Being a whore, Mary Magdalene reminds me of my mother.

Not that my mother was a whore, no, but people called her that because she frequently invited prostitutes into our home and defended them in court. Little wonder that, thirty years later, I did the reportage called Whore Sons and Daughters—visiting two dozen different countries, using hundreds of rolls of film, asking thousands of questions…What the hookers emphasised more than anything else was…their clients’ vulnerability and need to talk. Eventually I came to see prostitution as akin to psychoanalysis. Short but repeatable encounters whose terms were fixed in advance — one person paying the other not to talk, the horizontal position relaxing inhibitions… ‘Basically,’ a gorgeous African-American call-girl once told me in New York, ‘the john pays you for the right to be a little boy again. A little tyrant is more like it. Talking without listening, taking without giving…But afterwards, if he’s not in too much of a hurry, he’ll sometimes tell you things he tells no one else…You’d be surprised. It can be very moving. Sometimes they start to cry and you can sense the kid they used to be…Can’t get too close, though, or they’ll switch back to scorn.’
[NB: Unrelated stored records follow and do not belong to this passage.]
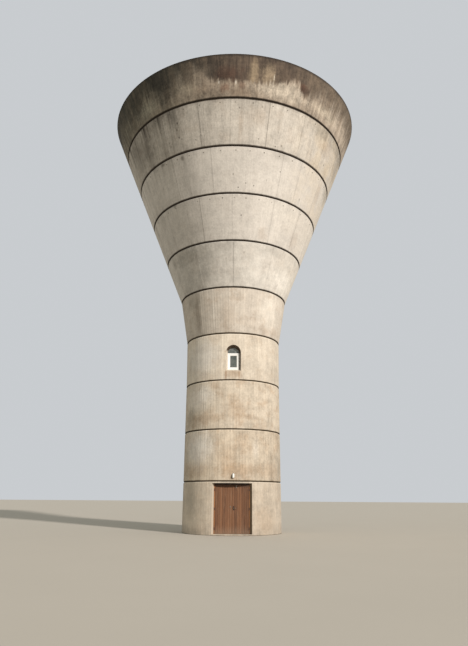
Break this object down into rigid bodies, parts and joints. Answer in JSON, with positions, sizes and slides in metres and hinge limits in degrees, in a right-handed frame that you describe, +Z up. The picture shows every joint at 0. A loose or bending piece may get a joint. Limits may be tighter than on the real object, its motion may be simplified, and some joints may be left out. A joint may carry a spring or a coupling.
{
  "type": "conical concrete water tower",
  "caption": "Round concrete shaft flaring into a conical tank, poured in ringed lifts, with timber double doors, an arched window and an open parapet round the roof.",
  "frame": {"origin": "on the tower's axis at ground level, at the underside of the walls", "axes": "+Z up the tower, -Y out of the doorway, +X to the right of someone facing the door"},
  "size_m": [12.458, 12.458, 19.728],
  "materials": {
    "board_marked_concrete": "board marked cast concrete, pale buff, streaked",
    "weathered_parapet_concrete": "damp stained cast concrete",
    "stained_timber": "weathered red-brown wood stain",
    "galvanised_steel": "dull galvanised",
    "dark_iron": "dark, lightly rusted",
    "white_plastic": "white extruded window profile, satin",
    "window_glass": "clear glass, dark room behind",
    "opal_plastic": "opal lamp cover"
  },
  "bodies": {
    "tower": {"lift_01_front_left": "board_marked_concrete", "lift_01_front_right": "board_marked_concrete", "lift_01_lintel": "board_marked_concrete", "lift_01_back": "board_marked_concrete", "door_sill": "board_marked_concrete", "ground_floor": "board_marked_concrete", "tank_floor": "board_marked_concrete", "roof_hatch_kerb": "board_marked_concrete", "lift_02_front": "board_marked_concrete", "lift_02_back": "board_marked_concrete", "lift_03_front": "board_marked_concrete", "lift_03_back": "board_marked_concrete", "lift_04_front": "board_marked_concrete", "lift_04_back": "board_marked_concrete", "lift_05_front": "board_marked_concrete", "lift_05_back": "board_marked_concrete", "lift_06_front": "board_marked_concrete", "lift_06_back": "board_marked_concrete", "lift_07_front": "board_marked_concrete", "lift_07_back": "board_marked_concrete", "lift_08_front": "board_marked_concrete", "lift_08_back": "board_marked_concrete", "lift_09_front": "board_marked_concrete", "lift_09_back": "board_marked_concrete", "parapet_front": "weathered_parapet_concrete", "parapet_back": "weathered_parapet_concrete", "roof_slab": "weathered_parapet_concrete", "roof_hatch_cover": "galvanised_steel", "door_frame": "stained_timber", "window_frame": "white_plastic", "window_sash": "white_plastic", "window_pane": "window_glass", "arch_light": "window_glass", "lamp_base": "dark_iron", "lamp_cover": "opal_plastic"},
    "left_leaf": {"door_leaf_left": "stained_timber", "door_hinge_left_1": "dark_iron", "door_hinge_left_2": "dark_iron", "door_hinge_left_3": "dark_iron"},
    "right_leaf": {"door_leaf_right": "stained_timber", "door_hinge_right_1": "dark_iron", "door_hinge_right_2": "dark_iron", "door_hinge_right_3": "dark_iron", "door_lock": "galvanised_steel"}
  },
  "joints": [
    {"name": "left_leaf_hinge", "type": "hinge", "parent": "tower", "child": "left_leaf", "pos_m": [-0.6855, -1.8573, 0.99], "axis": [0, 0, -1], "range_deg": [0, 110]},
    {"name": "right_leaf_hinge", "type": "hinge", "parent": "tower", "child": "right_leaf", "pos_m": [0.6855, -1.8573, 0.99], "axis": [0, 0, 1], "range_deg": [0, 110]}
  ]
}
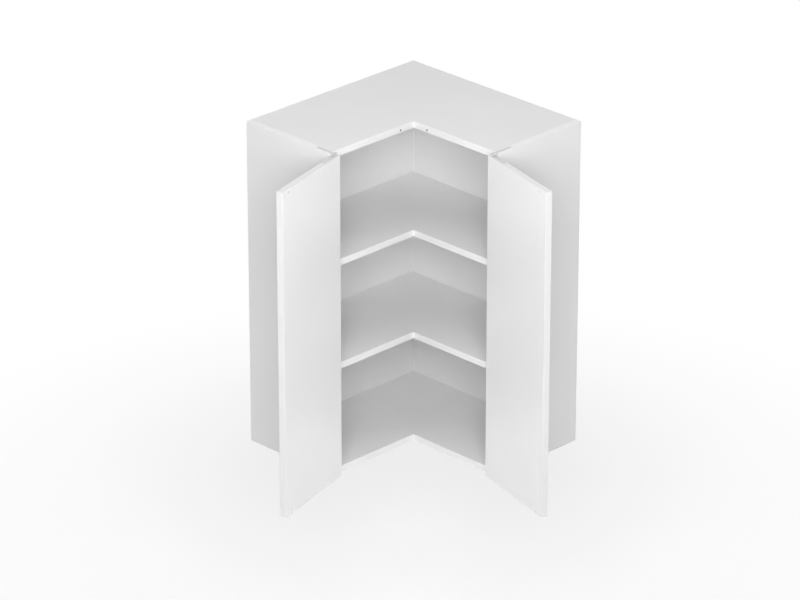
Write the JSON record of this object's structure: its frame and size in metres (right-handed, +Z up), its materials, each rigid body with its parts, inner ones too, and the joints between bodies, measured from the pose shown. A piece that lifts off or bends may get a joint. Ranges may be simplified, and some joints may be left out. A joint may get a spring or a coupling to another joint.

The whole tentacular, wildly lucrative prostitution and pornography industry, which makes billions of dollars by portraying fertile young females as being sterile and infinitely cooperative, reflects not men’s irrepressible desire for women but just the opposite: their need to keep them at bay. Whether the anonymous woman is in a luxury hotel room, a sordid dive or on screen, the message is the same: Do as I say. Desire me, adore me and admire me but don’t threaten to devour me, don’t bleed, above all, don’t make babies.

Asked how they chose their profession, few hookers mentioned anything vaguely synonymous with desire or pleasure; all, on the other hand, mentioned money. That’s why so many of my photos included close-ups of cash — bills changing hands, being slipped into pockets and wallets, stashed, checked and rechecked, even kissed. Yes, whether for good reasons or bad, prostitutes care deeply about money; nine times out of ten that’s what they think about when they squander their intimacy, when the client is on them and in them, seeking oblivion. The stranger’s congested face is almost invariably replaced by the faces of their parents, their children, or else the sweetheart they hope to return to once they’ve earned enough money. For some women, cash gets caught up in a vicious circle between pimp and coke and fuck; the coke helps them survive the fuck that brings in the cash that pays the pimp that keeps them in coke — those women are really lost.